§ DESCRIPTION OF THE TASK:
Print the whole listing exactly.

§ DATA PROVIDED:
________________________
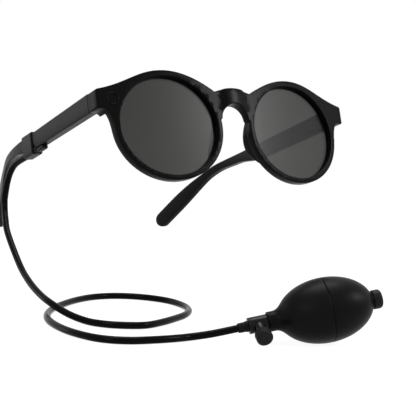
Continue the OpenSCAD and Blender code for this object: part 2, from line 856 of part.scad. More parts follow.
function total(v, i = 0) = i >= len(v) ? 0 : v[i] + total(v, i + 1);
hose_length = total([for (i = [0:len(hose_line) - 2]) norm(hose_line[i + 1] - hose_line[i])]);
apart = 8;
hose_clear = min([for (i = [0:len(hose_line) - 1], j = [0:len(hose_line) - 1])
    if (j > i + apart) norm(hose_line[i] - hose_line[j])]) - hose_d;
echo(hose_length = hose_length, hose_clear = hose_clear, rings = len(hose_line));

// Bulb and valves

module at_bulb() {
    translate(bulb_centre)
        rotate([0, -bulb_slope, -bulb_turn])
            children();
}

module revolve() {
    rotate([0, 90, 0])
        rotate_extrude($fn = 72)
            children();
}

module ring(r, from, to) {
    translate([from, 0, 0])
        rotate([0, 90, 0])
            cylinder(r = r, h = to - from);
}

module sleeve(r, bore, from, to) {
    difference() {
        ring(r, from, to);
        ring(bore, from - cut, to + cut);
    }
}

module hose_sleeve() {
    color(RUBBER_BLACK)
        at_bulb()
            difference() {
                union() {
                    ring(sleeve_r, -neck_at - valve_l - sleeve_l, -neck_at - valve_l - 0.02);
                    ring(sleeve_r + 0.2, -neck_at - valve_l - 1.2, -neck_at - valve_l - 0.02);
                }
                ring(hose_d / 2 + hose_gap, -neck_at - valve_l - sleeve_l - cut, -neck_at - valve_l + cut);
            }
}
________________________
§ FINAL RESULT:
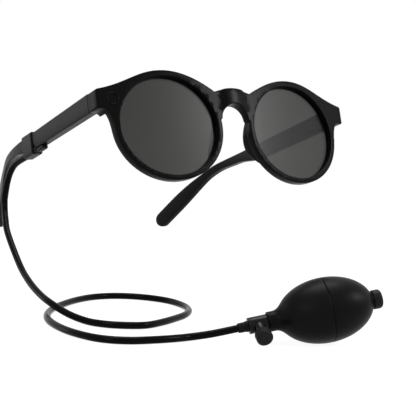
Continue the OpenSCAD and Blender code for this object: part 2, from line 856 of part.scad. More parts follow.
function total(v, i = 0) = i >= len(v) ? 0 : v[i] + total(v, i + 1);
hose_length = total([for (i = [0:len(hose_line) - 2]) norm(hose_line[i + 1] - hose_line[i])]);
apart = 8;
hose_clear = min([for (i = [0:len(hose_line) - 1], j = [0:len(hose_line) - 1])
    if (j > i + apart) norm(hose_line[i] - hose_line[j])]) - hose_d;
echo(hose_length = hose_length, hose_clear = hose_clear, rings = len(hose_line));

// Bulb and valves

module at_bulb() {
    translate(bulb_centre)
        rotate([0, -bulb_slope, -bulb_turn])
            children();
}

module revolve() {
    rotate([0, 90, 0])
        rotate_extrude($fn = 72)
            children();
}

module ring(r, from, to) {
    translate([from, 0, 0])
        rotate([0, 90, 0])
            cylinder(r = r, h = to - from);
}

module sleeve(r, bore, from, to) {
    difference() {
        ring(r, from, to);
        ring(bore, from - cut, to + cut);
    }
}

module hose_sleeve() {
    color(RUBBER_BLACK)
        at_bulb()
            difference() {
                union() {
                    ring(sleeve_r, -neck_at - valve_l - sleeve_l, -neck_at - valve_l - 0.02);
                    ring(sleeve_r + 0.2, -neck_at - valve_l - 1.2, -neck_at - valve_l - 0.02);
                }
                ring(hose_d / 2 + hose_gap, -neck_at - valve_l - sleeve_l - cut, -neck_at - valve_l + cut);
            }
}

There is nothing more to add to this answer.